3. Risk-Adjusted Implementation Strategy

To mitigate the risk of a failed IPO, ARTEX should utilize a cornerstone investor model. Secure 30 percent of every listing from institutional art funds prior to the public offering. This ensures the listing proceeds and provides confidence to retail participants. If secondary trading volume falls below 1 percent of the float daily, ARTEX must implement a buy-back program funded by listing fees to stabilize prices.

Executive Review and BLUF

1. BLUF

ARTEX represents a structural shift in the art market. By applying the MTF regulatory framework to fractional ownership, it solves the transparency and entry-barrier issues of the traditional auction model. Success depends entirely on secondary market liquidity. Without a consistent volume of buyers and sellers, the 100 EUR shares will become as illiquid as the physical paintings they represent. The focus must remain on institutional integration to validate the asset class.

2. Dangerous Assumption

The analysis assumes that retail investors will remain engaged with a non-productive asset that offers no yield. Unlike equity in a company, art produces no dividends.
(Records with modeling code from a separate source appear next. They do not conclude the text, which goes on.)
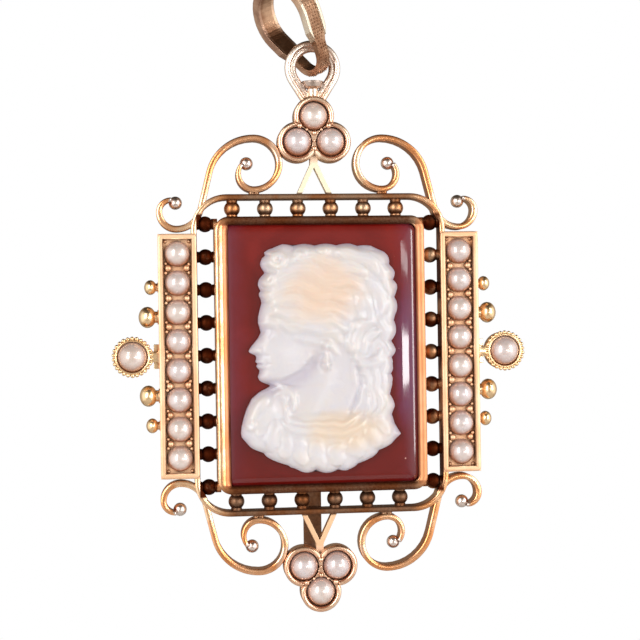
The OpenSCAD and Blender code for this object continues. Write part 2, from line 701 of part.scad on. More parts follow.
module bail() {
    color("peru") translate(bail_at - hang_at) rotate([0, -bail_lean, 0])
        rotate([0, 0, -bail_yaw]) rotate([90, 0, 0]) difference() {
            union() {
                bail_band(bail_w, -bail_t / 2, bail_t / 2);
                for (s = [-1, 1])
                    translate([0, 0, s * (bail_w - rail_w) / 2])
                        bail_band(rail_w, 0, bail_t / 2 + rail_h);
            }
            // The band narrows to its waist at the lower bend
            for (s = [-1, 1])
                rotate([0, 90, 0]) linear_extrude(4 * bail_r, center = true) polygon([
                    [s * bail_waist / 2, -2 * bail_r], [s * bail_waist / 2, 0.2 * bail_r],
                    [s * (bail_w / 2 + 0.1), bail_r], [s * 2 * bail_w, bail_r],
                    [s * 2 * bail_w, -2 * bail_r]
                ]);
        }
}

bail();
gold_mount();
cameo_plaque();
cameo_relief();
for (i = [1:bar_n]) {
    half_pearl(-bar_x, bar_z(i), bar_pearl);
    half_pearl(bar_x, bar_z(i), bar_pearl);
}
for (i = [1:3]) {
    half_pearl(TREFOIL[i - 1][0], TREFOIL[i - 1][1], tre_pearl);
    half_pearl(TREFOIL[i - 1][0], -TREFOIL[i - 1][1], tre_pearl);
}
half_pearl(-end_x, 0, end_pearl);  // pearl_end_left
half_pearl(end_x, 0, end_pearl);  // pearl_end_right
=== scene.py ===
"""Looks of the cameo pendant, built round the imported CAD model.

Lengths in this script are millimetres in the pendant's own frame: the stone's middle is 0,
the front faces -Y and +Z is up. pt() turns them into the frame's metres.
"""
import functools
import json
from math import asin, atan2, ceil, copysign, cos, degrees, exp, hypot, pi, radians, sin, sqrt

import bmesh
import bpy
import numpy as np
from mathutils import Matrix, Vector

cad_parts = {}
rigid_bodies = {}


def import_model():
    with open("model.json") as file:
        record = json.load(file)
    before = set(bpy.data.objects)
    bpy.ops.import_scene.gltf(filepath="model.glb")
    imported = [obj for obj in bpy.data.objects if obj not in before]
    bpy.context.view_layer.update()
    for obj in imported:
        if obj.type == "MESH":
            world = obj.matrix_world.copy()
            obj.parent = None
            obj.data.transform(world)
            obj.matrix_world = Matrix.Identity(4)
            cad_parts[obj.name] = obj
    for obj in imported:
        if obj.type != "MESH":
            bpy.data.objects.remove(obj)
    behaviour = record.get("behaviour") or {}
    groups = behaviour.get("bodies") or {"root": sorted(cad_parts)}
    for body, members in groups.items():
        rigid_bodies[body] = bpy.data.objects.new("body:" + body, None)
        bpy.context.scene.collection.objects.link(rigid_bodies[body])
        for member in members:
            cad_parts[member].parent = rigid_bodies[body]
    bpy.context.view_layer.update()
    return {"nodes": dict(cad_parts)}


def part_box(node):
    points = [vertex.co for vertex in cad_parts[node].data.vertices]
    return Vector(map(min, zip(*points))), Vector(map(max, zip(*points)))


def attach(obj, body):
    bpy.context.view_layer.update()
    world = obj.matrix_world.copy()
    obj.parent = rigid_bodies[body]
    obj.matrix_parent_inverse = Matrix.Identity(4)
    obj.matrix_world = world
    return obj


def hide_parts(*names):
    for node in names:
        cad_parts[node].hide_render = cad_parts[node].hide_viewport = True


for leftover in list(bpy.data.objects):
    bpy.data.objects.remove(leftover)
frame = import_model()

MM = 0.001
STONE_FRONT = -1.45
plaque_low, plaque_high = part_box("cameo_plaque")
ORIGIN = Vector(((plaque_low.x + plaque_high.x) / 2, plaque_low.y - STONE_FRONT * MM,
                 (plaque_low.z + plaque_high.z) / 2))


def pt(x, y, z):
    """A point of the pendant's own frame, in the frame's metres."""
    return ORIGIN + Vector((x, y, z)) * MM


# ---------------- the bail's place

# The trefoils and struts stand a little left of the stone's middle
MID_X = -0.35
BAIL_R, BAIL_TOP_R, BAIL_LEN = 1.7, 3.2, 4.1
BAIL_T, BAIL_W, BAIL_WAIST, RAIL_W = 0.6, 2.1, 1.2, 0.3
BAIL_YAW, BAIL_LEAN, CROSS_ANGLE = radians(60), radians(30), radians(-107)
# Where the bail's lower bend crosses the hanging ring
CROSS_SIDE, RING_Y, RING_Z, CROSS_RISE = 0.35, -0.3, 27.10, -0.25
RING_AT = (MID_X + CROSS_SIDE, RING_Y, RING_Z + CROSS_RISE)


def bail_turned(u, across, q):
    """Sideways, across the band and up in the bail's own loop, turned to how it hangs."""
    x = u * cos(BAIL_YAW) - across * sin(BAIL_YAW)
    y = -u * sin(BAIL_YAW) - across * cos(BAIL_YAW)
    return (x * cos(BAIL_LEAN) - q * sin(BAIL_LEAN), y,
            x * sin(BAIL_LEAN) + q * cos(BAIL_LEAN))


crossing = bail_turned(BAIL_R * cos(CROSS_ANGLE), 0, BAIL_R * sin(CROSS_ANGLE))
bail_at = [RING_AT[i] - crossing[i] for i in range(3)]


# ---------------- nodes of a material

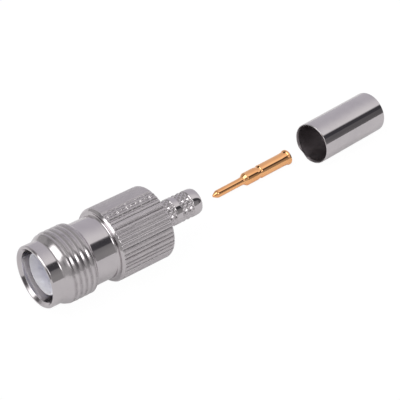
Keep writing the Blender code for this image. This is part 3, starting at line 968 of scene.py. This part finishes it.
def knurled_nickel():
    """Nickel over a rolled knurl: dull lands with streaks along the grip, and smoother, brighter grooves
    with painted shade in them.
    """
    material, tree, shader, place = new_look("knurled_nickel")
    plating = plated_look(tree, shader, place, NICKEL, NICKEL_CLOUD, KNURL_ROUGHNESS, KNURL_HOLLOW_SHADE)
    brighter = stretch(tree, hollow_depth(tree), 0.0, BRIGHT_HOLLOW, low=0.0, high=BRIGHTER)
    rough = maths(tree, "SUBTRACT", plating.outputs["Roughness"], brighter)
    tree.links.new(rough, shader.inputs["Roughness"])
    squeezed = add_node(tree, "Mapping", values={"Scale": STREAKS}, links={"Vector": place})
    streaks = noise(tree, squeezed.outputs[0], scale=1.0, detail=3.0, roughness=0.6)
    faint_bump(tree, shader, streaks, STREAK_STRENGTH, STREAK_HEIGHT)
    return material


def turned_gold():
    """Bright reddish gold over turned brass, with rings that catch the light."""
    material, tree, shader, place = new_look("contact_gold")
    along = axis_coordinates(tree, place, CONTACT_TURN)
    plated_look(tree, shader, along, GOLD, GOLD_CLOUD, GOLD_ROUGHNESS)
    ring_bump(tree, shader, along, GOLD_RINGS)
    return material


def waxy_white():
    """White dielectric: light sinks into it and spreads, with soft clouds and fine lathe rings."""
    material, tree, shader, place = new_look("white_dielectric")
    clouds = noise(tree, place, scale=0.5 / MM, detail=3.0)
    tone = blend_colours(tree, clouds, WAX, WAX_CLOUD)
    rough = stretch(tree, clouds, 0.0, 1.0, *WAX_ROUGHNESS)
    shader.inputs["Subsurface Weight"].default_value = 1.0
    shader.inputs["Subsurface Radius"].default_value = WAX_SPREAD
    shader.inputs["Subsurface Scale"].default_value = WAX_DEPTH
    tree.links.new(tone, shader.inputs["Base Color"])
    tree.links.new(rough, shader.inputs["Roughness"])
    ring_bump(tree, shader, place, WAX_RINGS)
    return material


def direction(azimuth, elevation):
    """Unit vector; azimuth is counted in degrees from +X towards +Y, elevation from the floor."""
    a, e = np.radians(azimuth), np.radians(elevation)
    return Vector((np.cos(a) * np.cos(e), np.sin(a) * np.cos(e), np.sin(e)))


def sky_side_group():
    """Mask of the directions that face one way: their share along it, faded between two values."""
    group, given, out = new_group(
        "sky_side",
        [
            ("Direction", "Vector", (0.0, 0.0, 1.0)),
            ("Facing", "Vector", (0.0, 0.0, 1.0)),
            ("From", "Float", 0.0),
            ("To", "Float", 1.0),
        ],
        [("Mask", "Float")],
    )
    facing = share_along(group, given.outputs["Direction"], given.outputs["Facing"])
    edges = {"From Min": given.outputs["From"], "From Max": given.outputs["To"]}
    soft = {"interpolation_type": "SMOOTHSTEP"}
    mask = add_node(group, "MapRange", soft, links={"Value": facing} | edges)
    group.links.new(mask.outputs["Result"], out.inputs["Mask"])
    return group


def card_group():
    """Mask of a rectangular card in the sky, given by its middle, its two sides and their sizes.

    A direction is divided by its share along the card's middle, which puts it on a flat
    sheet, and the mask fades out at the card's half width and half height there. Directions
    that face away from the card are left out.
    """
    group, given, out = new_group(
        "card",
        [
            ("Direction", "Vector", (0.0, 0.0, 1.0)),
            ("Middle", "Vector", (0.0, 0.0, 1.0)),
            ("Across", "Vector", (1.0, 0.0, 0.0)),
            ("Upwards", "Vector", (0.0, 1.0, 0.0)),
            ("Half width", "Float", 0.3),
            ("Half height", "Float", 0.3),
            ("Softness", "Float", 0.05),
        ],
        [("Mask", "Float")],
    )
    towards = given.outputs["Direction"]
    ahead = share_along(group, towards, given.outputs["Middle"])
    front = maths(group, "MAXIMUM", ahead, 0.001)
    soft, edges = {"interpolation_type": "SMOOTHSTEP"}, {"From Min": -0.5, "From Max": 0.5}
    masks = []
    for side, size in (("Across", "Half width"), ("Upwards", "Half height")):
        share = share_along(group, towards, given.outputs[side])
        flat = maths(group, "ABSOLUTE", maths(group, "DIVIDE", share, front))
        left = maths(group, "SUBTRACT", given.outputs[size], flat)
        room = maths(group, "DIVIDE", left, given.outputs["Softness"])
        fade = add_node(group, "MapRange", soft, edges, {"Value": room})
        masks.append(fade.outputs["Result"])
    inside = maths(group, "MULTIPLY", masks[0], masks[1])
    seen = maths(group, "GREATER_THAN", ahead, 0.01)
    group.links.new(maths(group, "MULTIPLY", inside, seen), out.inputs["Mask"])
    return group


# The studio as the photo's metal reflects it. A brightness of 1 is the white background.
# Each side of the sky: the way it faces as azimuth and elevation, where its mask starts and
# ends, and its colour. They are laid over each other in this order.
ROOM_COLOUR = (0.34, 0.335, 0.335)
ROOM_FACING = (72.0, 44.0)
TENT_FACING = (71.0, 19.0)
SKY_SIDES = {
    "dim_room_top": (ROOM_FACING, -0.36, -0.02, (0.25, 0.245, 0.25)),
    "dark_right": ((-30.0, 10.0), 0.92, 0.98, (0.135, 0.13, 0.135)),
    "gap": (ROOM_FACING, -0.02, 0.02, (0.066, 0.064, 0.072)),
}
TENT_NEAR = (1.0, 0.985, 0.99)
TENT_FAR = (0.68, 0.665, 0.71)
TENT_EDGE = (-0.03, 0.08)
TENT_FALL = ((50.0, 15.0), 0.30, 0.92)
OPEN_SIDE = ((180.0, 0.0), -0.31, -0.23, (0.46, 0.455, 0.455))
# Lamps and shades: azimuth and elevation of the middle, half width and half height, all in
# degrees, softness of the edge, and colour
CARDS = {
    "cone_shade": (114.0, 48.0, 17.0, 10.0, 0.14, (0.26, 0.255, 0.26)),
    "low_shade": (-164.0, 5.0, 17.0, 16.5, 0.10, (0.125, 0.12, 0.125)),
    "mouth_shade": (137.0, 23.0, 7.0, 7.0, 0.12, (0.15, 0.145, 0.15)),
    "mouth_tent": (113.0, 5.0, 9.0, 8.0, 0.12, (0.74, 0.73, 0.74)),
    "camera_shade": (-130.6, 35.0, 9.0, 8.0, 0.14, (0.26, 0.25, 0.26)),
    "key_lamp": (178.0, 49.0, 21.5, 23.0, 0.16, (2.7, 2.7, 2.7)),
    "side_lamp": (-93.0, 41.0, 10.5, 10.0, 0.10, (3.4, 3.4, 3.4)),
}


def studio_sky():
    """The world: a bright tent behind and above, a dim room on the camera's side, soft lamps."""
    world = bpy.data.worlds.new("studio")
    bpy.context.scene.world = world
    world.use_nodes = True
    tree = world.node_tree
    background = tree.nodes["Background"]
    towards = add_node(tree, "TexCoord").outputs["Generated"]
    sky_side, card = sky_side_group(), card_group()

    def side_mask(facing, first, last):
        """Mask of the directions that face one way, between two shares along it."""
        values = {"Facing": direction(*facing), "From": first, "To": last}
        return use_group(tree, sky_side, values, {"Direction": towards}).outputs["Mask"]

    colour = ROOM_COLOUR
    for facing, first, last, shade in SKY_SIDES.values():
        colour = blend_colours(tree, side_mask(facing, first, last), colour, shade)
    tent = blend_colours(tree, side_mask(*TENT_FALL), TENT_NEAR, TENT_FAR)
    colour = blend_colours(tree, side_mask(TENT_FACING, *TENT_EDGE), colour, tent)
    colour = blend_colours(tree, side_mask(*OPEN_SIDE[:3]), colour, OPEN_SIDE[3])
    for azimuth, elevation, half_width, half_height, softness, shade in CARDS.values():
        middle = direction(azimuth, elevation)
        across = Vector((0.0, 0.0, 1.0)).cross(middle).normalized()
        mask = use_group(tree, card, {
            "Middle": middle,
            "Across": across,
            "Upwards": middle.cross(across),
            "Half width": np.tan(np.radians(half_width)),
            "Half height": np.tan(np.radians(half_height)),
            "Softness": softness,
        }, {"Direction": towards})
        colour = blend_colours(tree, mask.outputs["Mask"], colour, shade)
    path = add_node(tree, "LightPath")
    colour = blend_colours(tree, path.outputs["Is Camera Ray"], colour, (1.0, 1.0, 1.0))
    tree.links.new(colour, background.inputs["Color"])


# Floor: half its side in metres, its colour as a light on the pieces, its white and its shadow
# as the camera sees them, and the share of that white that shows in metal
FLOOR_SIZE = 1.5
FLOOR_COLOUR = (0.84, 0.83, 0.835)
WHITE_SHARE = 0.97
SHADOW_SHARE = 0.05
WHITE_IN_METAL = 0.30


def studio_floor():
    """A flat white floor: white to the camera but for a faint shadow, and pale in the metal."""
    mesh = bpy.data.meshes.new("floor")
    corners = [(x * FLOOR_SIZE, y * FLOOR_SIZE, 0.0) for x, y in ((-1, -1), (1, -1), (1, 1), (-1, 1))]
    mesh.from_pydata(corners, [], [(0, 1, 2, 3)])
    floor = bpy.data.objects.new("floor", mesh)
    bpy.context.scene.collection.objects.link(floor)
    material = bpy.data.materials.new("floor_white")
    material.use_nodes = True
    tree = material.node_tree
    tree.nodes.remove(tree.nodes["Principled BSDF"])
    path = add_node(tree, "LightPath")
    paper = add_node(tree, "BsdfDiffuse", values={"Color": (*FLOOR_COLOUR, 1.0)})
    grey = (SHADOW_SHARE, SHADOW_SHARE, SHADOW_SHARE, 1.0)
    shade = add_node(tree, "BsdfDiffuse", values={"Color": grey})
    glow = add_node(tree, "Emission", values={"Color": (1.0, 1.0, 1.0, 1.0), "Strength": WHITE_SHARE})
    shown = add_node(tree, "AddShader", links={0: shade.outputs[0], 1: glow.outputs[0]})
    in_metal = maths(tree, "MULTIPLY", path.outputs["Is Glossy Ray"], WHITE_IN_METAL)
    seen = maths(tree, "ADD", path.outputs["Is Camera Ray"], in_metal, clamp=True)
    mix = add_node(tree, "MixShader", links={0: seen, 1: paper.outputs[0], 2: shown.outputs[0]})
    tree.links.new(mix.outputs[0], tree.nodes["Material Output"].inputs["Surface"])
    mesh.materials.append(material)


def photo_camera():
    """The camera, where the outlines in the photo put it."""
    data = bpy.data.cameras.new("photo_camera")
    data.lens = CAMERA_LENS
    data.sensor_width = CAMERA_SENSOR
    data.clip_start = CAMERA_NEAR
    camera = bpy.data.objects.new("photo_camera", data)
    camera.location = CAMERA_PLACE
    camera.rotation_euler = CAMERA_TURN
    bpy.context.scene.collection.objects.link(camera)
    bpy.context.scene.camera = camera


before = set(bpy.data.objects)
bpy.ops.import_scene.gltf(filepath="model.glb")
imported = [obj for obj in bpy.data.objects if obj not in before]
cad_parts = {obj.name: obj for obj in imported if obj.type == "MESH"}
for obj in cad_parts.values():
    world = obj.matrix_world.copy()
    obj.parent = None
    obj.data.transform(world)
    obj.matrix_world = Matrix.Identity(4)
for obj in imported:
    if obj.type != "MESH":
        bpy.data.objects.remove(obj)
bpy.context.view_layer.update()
bpy.context.scene.view_settings.view_transform = "Standard"

GROUPS = {"turning_marks": turning_marks_group(), "plating": plating_group()}

shell_low, shell_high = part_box("body_shell")
jack_front = (shell_low.x, (shell_low.y + shell_high.y) / 2)
jack_place = lying_place(jack_front, 0.0, GRIP_RADIUS)
nickel_shell(jack_place)
white_insulator(jack_place)
knurled_stem(jack_place)
gold_contact((jack_front[0] + CONTACT_PLACE[0], jack_front[1] + CONTACT_PLACE[1]))
nickel_ferrule((jack_front[0] + FERRULE_PLACE[0], jack_front[1] + FERRULE_PLACE[1]))
studio_sky()
studio_floor()
photo_camera()
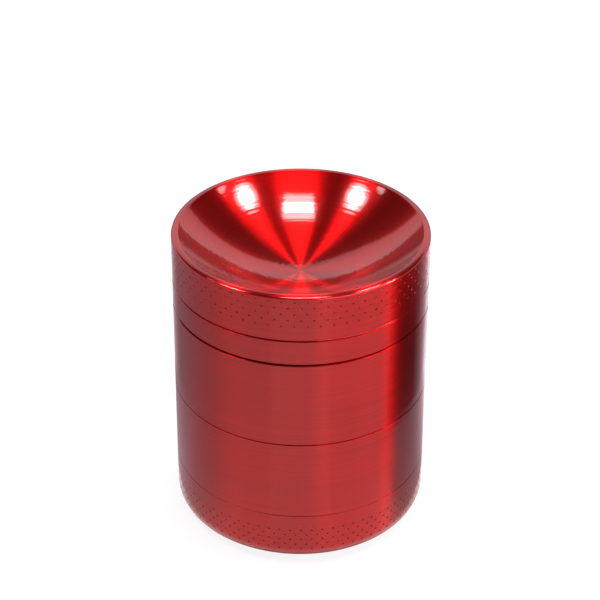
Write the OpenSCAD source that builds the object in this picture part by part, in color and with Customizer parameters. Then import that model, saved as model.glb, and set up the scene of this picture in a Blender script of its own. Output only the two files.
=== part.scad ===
// Four-part herb and spice grinder with a hollowed lid.
// The lid turns on the grinding chamber, which screws onto the storage chamber,
// which screws onto the base. The axis is Z, and the base stands on Z = 0.

/* [Body] */
// Outside diameter of all four sections
outer_d = 50; // [48:0.5:60]
// Wall between the outside and the root of an inside thread
wall_t = 2.25; // [1.8:0.05:3]
// Small chamfer on the outside edge at each seam
edge_break = 0.15; // [0.05:0.05:0.25]

/* [Threads] */
// Rise of one turn of each screw joint
thread_pitch = 1.8; // [1.6:0.1:1.9]
// Height of a thread ridge
thread_depth = 0.6; // [0.4:0.05:0.75]
// Turns of ridge on each threaded part
thread_turns = 1.1; // [0.8:0.05:1.1]
// Gap between the ridge tips and the opposite roots
thread_clear = 0.25; // [0.2:0.05:0.3]
// Length of each threaded neck
spigot_l = 4.5; // [4.4:0.1:4.8]
// Wall of each threaded neck, under the thread
spigot_wall = 1.3; // [1:0.1:2]
// Gap left under the end of each threaded neck
end_clear = 0.4; // [0.3:0.1:0.8]

/* [Base] */
// Height of the base seen from outside
base_h = 11.3; // [10.5:0.1:15]
// Thickness of the base floor at its middle
base_floor = 1.5; // [1:0.1:1.8]
// Radius of the rounded bottom edge
base_round = 3.8; // [2:0.1:4]
// Width of the level shelf around the dish
dish_shelf = 1.6; // [1:0.1:2.5]
// Radius of the dish's inside corner
dish_round = 3.5; // [2:0.1:4]

/* [Storage chamber] */
// Height of the storage chamber seen from outside
storage_h = 17; // [14:0.1:28]
// Width of the ledge that carries the screen
ledge_w = 1.3; // [1:0.1:2]

/* [Screen] */
// Thickness of the woven screen
screen_t = 0.25; // [0.2:0.05:0.4]
// Radial width of the hoop that presses on the screen
hoop_w = 1.1; // [0.8:0.1:1.5]
// Height of the hoop
hoop_h = 1; // [0.6:0.1:1.6]
// Radial width of the snap ring
snap_w = 1.2; // [1:0.1:1.5]
// Height of the snap ring
snap_h = 0.7; // [0.5:0.1:1]
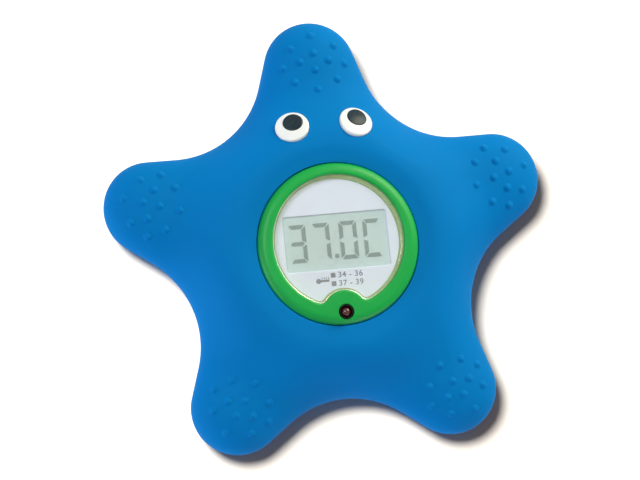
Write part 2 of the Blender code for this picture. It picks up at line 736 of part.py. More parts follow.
def back_shell(finish):
    """Tray with a flat base, the battery well, screw posts and a groove for the seal."""
    turns = (20, 42, 66, 90)
    drops = [SEAM_HEIGHT * (1 - math.sin(math.radians(angle))) for angle in turns]
    outer = [star_loop(i, z) for i, z in zip(edge_insets(BASE_ROUNDING, turns), drops)]
    inner_width = BASE_ROUNDING - WALL
    inner_height = SEAM_HEIGHT - WALL
    start = math.degrees(math.acos((BASE_ROUNDING - RIM_WIDTH) / inner_width))
    inner = []
    for angle in (90.0, start):
        inset = BASE_ROUNDING - inner_width * math.cos(math.radians(angle))
        height = SEAM_HEIGHT - inner_height * math.sin(math.radians(angle))
        inner.append(star_loop(inset, height))
    groove_end = GROOVE_START + GROOVE_WIDTH
    groove_floor = BACK_RIM - GROOVE_DEPTH
    body = loft(
        "back_shell",
        [
            *reversed(outer),
            star_loop(0.0, BACK_RIM),
            star_loop(GROOVE_START, BACK_RIM),
            star_loop(GROOVE_START, groove_floor),
            star_loop(groove_end, groove_floor),
            star_loop(groove_end, BACK_RIM),
            star_loop(RIM_WIDTH, BACK_RIM),
            *reversed(inner),
        ],
        finish,
        closed=False,
    )
    floor = DOOR_SEAT + WALL
    floor_edge = DOOR_RECESS + WALL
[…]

The entire value proposition rests on capital appreciation and the hope of a greater fool in the secondary market.

3. Unaddressed Risks

  • Reputational Contagion: If one listed painting is discovered to be a forgery or has a provenance dispute, the entire exchange will suffer a loss of trust, regardless of the quality of other listings.
  • Regulatory Shift: Liechtenstein is the current base, but changes in EU-wide anti-money laundering (AML) directives regarding art could significantly increase compliance costs for small shareholders.

4. Unconsidered Alternative

The team did not evaluate a hybrid rental model. ARTEX could lease the physical masterpieces to museums or corporations for display. The resulting rental income could be distributed as a dividend to shareholders, providing a yield-based reason to hold the shares and differentiating the product from speculative NFTs.